Example 8-2. Fetch event handler pseudocode
self.addEventListener('fetch', function(event) {

  // only control delivery of JavaScript content
  if (isJavaScript) {
    // determine whether or not the third party
    // domain is acceptable via a whitelist
    isWhitelisted = match(resource,thirdpartyfile)
    if (isWhitelisted) {
      getCounter(event, rspFcn);
      var rspFcn =  function (event){
        if (flag > 0){
          // if we have exceeded the counter
          // block the request OR serve from an offline cache
        }
       }
     }
    else{
     // send the request forward
     // if the resource has exceeded a fetch time
     if (thresholdTimeoutExceeded) {
       updateCounter(event.request.url);
     } // else do nothing

     // add resource to offline cache
     cache.add(event.request.url);
    }
   }
   else {
    event.respondWith(fetch(event.request));
   }
 });

Analysis

Note the following method in particular:

getCounter(event, rspFcn);

This method fetches the current state of the counter for a third party domain. Remember that, for each fetch event, we can gather a fetch time for each resource. But the counter needs to be maintained globally, across several fetch events, which means we need to be able to beacon this data out to some type of data store so that we can fetch and retrieve it at a later time. The implementation details behind this method have not been included but there are several strategies. For the purposes of the example, we were able to leverage Akamai’s content delivery network capabilities to maintain count values for various third party domains.

Upon retrieving the counter value, we have a decision to make as seen in the implementation:

updateCounter(event.request.url);
  • If we have exceeded the number of times the third party content hit the threshold timeout for fetch time, as indicated by the counter value, then we can either block the request from going forward OR we can serve alternate content from an offline cache. (An offline cache needs to be set up during the installation event of a service worker.)

  • If we have NOT exceeded the counter, then we send the request forward and record whether or not it has exceeded the fetch time on this run, in this case, if it has exceeded 500 milliseconds. If the resource hit our predefined threshold value, then we can update the counter using the updateCounter method.
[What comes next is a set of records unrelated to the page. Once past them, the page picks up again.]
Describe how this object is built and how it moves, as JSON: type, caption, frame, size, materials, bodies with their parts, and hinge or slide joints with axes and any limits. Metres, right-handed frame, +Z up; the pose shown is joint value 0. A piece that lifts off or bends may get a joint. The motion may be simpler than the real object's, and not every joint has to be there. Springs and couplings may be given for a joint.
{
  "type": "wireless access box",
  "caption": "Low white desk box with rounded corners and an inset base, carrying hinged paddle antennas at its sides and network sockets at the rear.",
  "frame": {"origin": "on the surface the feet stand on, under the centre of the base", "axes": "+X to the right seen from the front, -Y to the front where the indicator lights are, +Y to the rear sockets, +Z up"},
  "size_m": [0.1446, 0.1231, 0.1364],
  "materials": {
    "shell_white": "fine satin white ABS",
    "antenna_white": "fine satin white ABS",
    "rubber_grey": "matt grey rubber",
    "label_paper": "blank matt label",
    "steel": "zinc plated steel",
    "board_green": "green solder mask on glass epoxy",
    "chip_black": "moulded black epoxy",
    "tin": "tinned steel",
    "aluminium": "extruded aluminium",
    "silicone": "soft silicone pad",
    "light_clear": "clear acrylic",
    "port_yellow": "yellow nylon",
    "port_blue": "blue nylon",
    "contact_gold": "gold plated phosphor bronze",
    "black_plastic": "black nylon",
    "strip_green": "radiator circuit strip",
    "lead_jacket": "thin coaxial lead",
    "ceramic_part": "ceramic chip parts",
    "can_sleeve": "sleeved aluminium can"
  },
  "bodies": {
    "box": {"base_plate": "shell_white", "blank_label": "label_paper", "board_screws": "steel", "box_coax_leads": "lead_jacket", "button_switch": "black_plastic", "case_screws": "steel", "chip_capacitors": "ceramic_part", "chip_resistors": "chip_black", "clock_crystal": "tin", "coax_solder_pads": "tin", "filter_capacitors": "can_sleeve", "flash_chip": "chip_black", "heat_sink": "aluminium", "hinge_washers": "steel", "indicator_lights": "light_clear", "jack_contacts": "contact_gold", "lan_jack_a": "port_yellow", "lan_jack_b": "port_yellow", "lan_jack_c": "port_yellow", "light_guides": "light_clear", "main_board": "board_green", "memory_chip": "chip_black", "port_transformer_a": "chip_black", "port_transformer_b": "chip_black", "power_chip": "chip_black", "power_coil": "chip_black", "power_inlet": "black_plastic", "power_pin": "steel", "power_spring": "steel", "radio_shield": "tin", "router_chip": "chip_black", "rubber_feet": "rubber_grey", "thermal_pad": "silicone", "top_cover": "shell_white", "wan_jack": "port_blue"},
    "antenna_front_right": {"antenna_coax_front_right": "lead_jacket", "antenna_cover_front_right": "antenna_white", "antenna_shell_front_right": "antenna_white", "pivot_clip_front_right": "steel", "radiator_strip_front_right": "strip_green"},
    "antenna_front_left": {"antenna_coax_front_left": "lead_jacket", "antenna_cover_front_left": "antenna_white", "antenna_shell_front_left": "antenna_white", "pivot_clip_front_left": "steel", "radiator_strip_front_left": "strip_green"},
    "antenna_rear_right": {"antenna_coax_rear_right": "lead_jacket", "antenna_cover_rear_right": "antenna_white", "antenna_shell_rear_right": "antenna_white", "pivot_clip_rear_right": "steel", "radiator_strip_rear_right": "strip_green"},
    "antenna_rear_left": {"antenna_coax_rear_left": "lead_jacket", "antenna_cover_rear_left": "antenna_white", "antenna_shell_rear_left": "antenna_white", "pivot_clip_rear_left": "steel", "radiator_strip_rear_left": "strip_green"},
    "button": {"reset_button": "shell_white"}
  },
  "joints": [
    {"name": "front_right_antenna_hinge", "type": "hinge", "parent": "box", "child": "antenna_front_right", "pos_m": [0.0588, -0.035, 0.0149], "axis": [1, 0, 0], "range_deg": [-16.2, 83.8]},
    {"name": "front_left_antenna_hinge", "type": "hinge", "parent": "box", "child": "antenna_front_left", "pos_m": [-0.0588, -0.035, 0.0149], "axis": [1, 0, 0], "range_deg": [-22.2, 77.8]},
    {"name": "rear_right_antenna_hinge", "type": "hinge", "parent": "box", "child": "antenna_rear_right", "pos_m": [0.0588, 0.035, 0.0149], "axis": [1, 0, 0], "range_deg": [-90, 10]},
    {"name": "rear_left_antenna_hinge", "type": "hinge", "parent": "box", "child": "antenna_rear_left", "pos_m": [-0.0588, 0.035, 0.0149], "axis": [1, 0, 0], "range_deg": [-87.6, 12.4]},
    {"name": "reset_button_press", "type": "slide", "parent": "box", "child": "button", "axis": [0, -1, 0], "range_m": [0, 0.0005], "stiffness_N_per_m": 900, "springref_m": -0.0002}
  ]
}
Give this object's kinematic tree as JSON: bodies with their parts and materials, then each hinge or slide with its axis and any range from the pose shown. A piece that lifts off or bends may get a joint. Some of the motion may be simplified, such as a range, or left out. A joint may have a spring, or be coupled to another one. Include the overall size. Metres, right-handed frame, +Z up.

Again, the implementation details for this method have not been included, but you will need to be able to beacon out to a data store to increment this counter. If the resource did not hit the threshold value, then there is no need to update the counter. In both cases, we can store the third party content in the offline cache so that if the next time a fetch event gets triggered for the same resource, we have the option to serve that content from the cache.

Sample code

Example 8-3, shows a more complete example for the pseudocode in Example 8-2.
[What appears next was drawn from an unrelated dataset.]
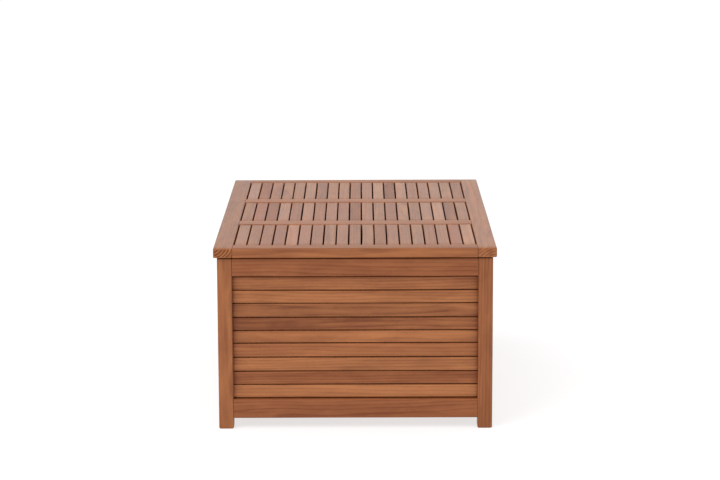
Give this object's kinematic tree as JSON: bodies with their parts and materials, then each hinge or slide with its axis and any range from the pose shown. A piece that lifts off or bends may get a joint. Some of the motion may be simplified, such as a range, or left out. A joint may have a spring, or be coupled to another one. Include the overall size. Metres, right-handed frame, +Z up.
{
  "type": "deck storage box",
  "caption": "Rectangular slatted teak deck storage box with a lift-up slatted lid on butt hinges and gas struts inside.",
  "frame": {"origin": "centre of the footprint at floor level, under the middle of the lid", "axes": "+X along the box towards its right end, +Y from the front to the hinged back, +Z up"},
  "size_m": [1.2, 0.8, 0.527],
  "materials": {
    "teak_body": "oiled teak, sanded, satin",
    "teak_lid": "oiled teak, sanded, satin",
    "teak_floor": "sawn teak, bare",
    "hinge_metal": "stainless, brushed",
    "screw_metal": "stainless",
    "bracket_metal": "zinc plated",
    "strut_black": "satin black",
    "strut_rod": "polished",
    "socket_plastic": "matte",
    "bumper_rubber": "matte"
  },
  "bodies": {
    "box": {"back_slats_first": "teak_body", "back_slats_last": "teak_body", "back_slats_middle": "teak_body", "bottom_rail_back": "teak_body", "bottom_rail_front": "teak_body", "bottom_rail_left": "teak_body", "bottom_rail_right": "teak_body", "end_slats_left": "teak_body", "end_slats_right": "teak_body", "floor_bearer": "teak_floor", "floor_ledger_back": "teak_floor", "floor_ledger_front": "teak_floor", "floor_slats": "teak_floor", "front_slats_first": "teak_body", "front_slats_last": "teak_body", "front_slats_middle": "teak_body", "hinge_left_box_leaf": "hinge_metal", "hinge_left_pin": "hinge_metal", "hinge_middle_box_leaf": "hinge_metal", "hinge_middle_pin": "hinge_metal", "hinge_right_box_leaf": "hinge_metal", "hinge_right_pin": "hinge_metal", "lid_bumpers": "bumper_rubber", "muntins_back": "teak_body", "muntins_front": "teak_body", "post_back_left": "teak_body", "post_back_right": "teak_body", "post_front_left": "teak_body", "post_front_right": "teak_body", "screws_box": "screw_metal", "strut_left_box_bracket": "bracket_metal", "strut_right_box_bracket": "bracket_metal", "top_rail_back": "teak_body", "top_rail_front": "teak_body", "top_rail_left": "teak_body", "top_rail_right": "teak_body"},
    "lid": {"hinge_left_lid_leaf": "hinge_metal", "hinge_middle_lid_leaf": "hinge_metal", "hinge_right_lid_leaf": "hinge_metal", "lid_rail_left": "teak_lid", "lid_rail_mid_left": "teak_lid", "lid_rail_mid_right": "teak_lid", "lid_rail_right": "teak_lid", "lid_slats_left": "teak_lid", "lid_slats_middle": "teak_lid", "lid_slats_right": "teak_lid", "lid_stile_back": "teak_lid", "lid_stile_front": "teak_lid", "screws_lid": "screw_metal", "strut_left_lid_bracket": "bracket_metal", "strut_right_lid_bracket": "bracket_metal"},
    "strut_left_tube": {"strut_left_cylinder": "strut_black", "strut_left_lower_socket": "socket_plastic"},
    "strut_left_plunger": {"strut_left_rod": "strut_rod", "strut_left_upper_socket": "socket_plastic"},
    "strut_right_tube": {"strut_right_cylinder": "strut_black", "strut_right_lower_socket": "socket_plastic"},
    "strut_right_plunger": {"strut_right_rod": "strut_rod", "strut_right_upper_socket": "socket_plastic"}
  },
  "joints": [
    {"name": "lid_hinge", "type": "hinge", "parent": "box", "child": "lid", "pos_m": [0, 0.393, 0.494], "axis": [-1, 0, 0], "range_deg": [0, 90]},
    {"name": "strut_left_swing", "type": "hinge", "parent": "box", "child": "strut_left_tube", "pos_m": [-0.538, 0.343, 0.477], "axis": [-1, 0, 0], "range_deg": [0, 96.45]},
    {"name": "strut_left_slide", "type": "slide", "parent": "strut_left_tube", "child": "strut_left_plunger", "axis": [0, -0.9992, 0.04], "range_m": [0, 0.06998]},
    {"name": "strut_right_swing", "type": "hinge", "parent": "box", "child": "strut_right_tube", "pos_m": [0.538, 0.343, 0.477], "axis": [-1, 0, 0], "range_deg": [0, 96.45]},
    {"name": "strut_right_slide", "type": "slide", "parent": "strut_right_tube", "child": "strut_right_plunger", "axis": [0, -0.9992, 0.04], "range_m": [0, 0.06998]}
  ],
  "couplings": [
    {"joint": "strut_left_swing", "follows": "lid_hinge", "ratio": 1.0715},
    {"joint": "strut_left_slide", "follows": "lid_hinge", "m_per_rad": 0.044544},
    {"joint": "strut_right_swing", "follows": "lid_hinge", "ratio": 1.0715},
    {"joint": "strut_right_slide", "follows": "lid_hinge", "m_per_rad": 0.044544}
  ]
}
Example 8-3. Fetch event handler
self.addEventListener('fetch', function(event) {
  // Only fetch JavaScript files for now
  var urlString = event.request.url;

  if(isJavaScript(urlString) && isWhitelisted(urlString)) {
    getCounter(event, rspFcn);
    var rspFcn =  function (event){
      if (flag > 0){
        // If counter exceeded, retrieve from cache or serve 408
        caches.open('sabrina_cache').then(function(cache) {
          var cachedResponse =
              cache.match(event.request.url).then(function(response)
              {
              if(response) {
                console.log("Found response in cache");
                return response;
              } else{
                console.log("Did not find response in cache");
                return (new Response('', {status: 408,
                        statusText: 'Request timed out.'}));
              }
          }).catch(function() {
            return (new Response('', {status: 408,
                   statusText: 'Request timed out due to error.'}));
          });
          event.respondWith(cachedResponse);
        });
      } else{
        Promise.race([timeout(500), fetch(event.request.url,
          {mode: 'no-cors'})]).then(function(value){
          if(value=="timeout"){
            console.log("Timeout threshold hit, update counter");
            updateCounter(event.request.url); // use promises here
          } else console.log("Timeout threshold not reached,
                 retrieve request, w/o updating counter");
          // If counter not exceeded (normal request)
          // then add to cache
          caches.open('sabrina_cache').then(function(cache) {
            console.log("Adding to cache");
            cache.add(event.request.url);
          }).catch(function(error) {
            console.error("Error" + error);
            throw error;
          });
        });
      }};} else { event.respondWith(fetch(event.request)); }});

Last Thoughts

There are numerous ways to implement the getCounter and updateCounter methods so long as there exists the capability to beacon out to some sort of data store. Also, Example 8-3 can be expanded to count the number of times a resource request has exceeded other metrics that are available for measurement (not just the fetch time).

In Example 8-3, we took extra precautions to ensure that third parties do not degrade performance, and do not result in a single point of failure. By leveraging service workers, we make use of their asynchronous nature, so there is a decreased likelihood of any impact to the user experience or the DOM.

Note

Just like JavaScript, service workers can be disabled and are only supported on certain browsers. It is important to maintain fallback strategies for your code to avoid issues with site functionality.

The main idea behind this implementation is to avoid any unnecessary performance degradation or potential script injection by only allowing reputable third party content that meets the criteria that we set in place. We are essentially moving security and performance to the browser, rather than relying solely on backend client reputation, WAFs, and other content delivery network/origin infrastructure solutions.